Transfer Learning Using Detectron2 and Comma10k

When developing new computer vision solutions, we use transfer learning (we use a pre-trained model and transfer it to a new task). For transfer learning we require significantly fewer labeled examples, and it's a great way to kick off new projects. In this example, we show how to use Lightly to select the most relevant images to be used for labeling and transfer learning of your model. We do this by uploading predictions to Lightly and using them in the data selection process.
f
This is an introductory tutorial on how to upload predictions to be used by Lightly. Here, you'll apply the concepts in Work with Predictions in a more concrete example.

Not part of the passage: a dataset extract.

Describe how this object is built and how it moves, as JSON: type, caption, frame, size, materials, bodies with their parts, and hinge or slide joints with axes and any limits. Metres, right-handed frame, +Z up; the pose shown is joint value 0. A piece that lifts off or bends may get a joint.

You will learn the following:

Prerequisites

In order to upload predictions to a Lightly datasource, you will need the following things:

  • A cloud bucket to which you can upload your dataset. The following tutorial will use an AWS S3 bucket.
  • OpenCV to read and preprocess the images. You can install the framework using the following command:
pip install opencv-python
  • The detectron2 framework is installed on your machine. Here you can find the detectron2 installation documentation.
  • The comma10k dataset. The dataset consists of 10’000 images for autonomous driving and is available on GitHub. You can download the dataset using git (~24GB of size).
git clone https://github.com/commaai/comma10k

To make sure everything is installed correctly, run the following package imports:

# Some basic setup:
# Setup detectron2 logger
import detectron2
from detectron2.utils.logger import setup_logger
setup_logger()

# import some common packages
import numpy as np
import os, json, cv2 
import tqdm
import matplotlib.pyplot as plt
from pathlib import Path

# import some common detectron2 utilities
from detectron2 import model_zoo
from detectron2.engine import DefaultPredictor
from detectron2.config import get_cfg
from detectron2.utils.visualizer import Visualizer
from detectron2.data import MetadataCatalog, DatasetCatalog

Compute the Predictions

First, you'll have to compute the predictions you want to upload. In this tutorial, you will use detectron2, but you can replace it with a machine learning model of your choice. Computing the predictions consists of the following three steps:

  • Create a Detectron2 model.
  • Run the model
  • Add tasks and schema

Create a Detectron2 Model

The first step is to set up the object detection model. Use a pre-trained Faster R-CNN with a ResNet-50 backbone and parameters pre-trained on MS COCO.

cfg = get_cfg()
# add project-specific config (e.g., TensorMask) here if you're not running a model in detectron2's core library
# cfg.merge_from_file(model_zoo.get_config_file("COCO-InstanceSegmentation/mask_rcnn_R_50_FPN_3x.yaml"))
cfg.merge_from_file(model_zoo.get_config_file("COCO-Detection/faster_rcnn_R_50_FPN_3x.yaml"))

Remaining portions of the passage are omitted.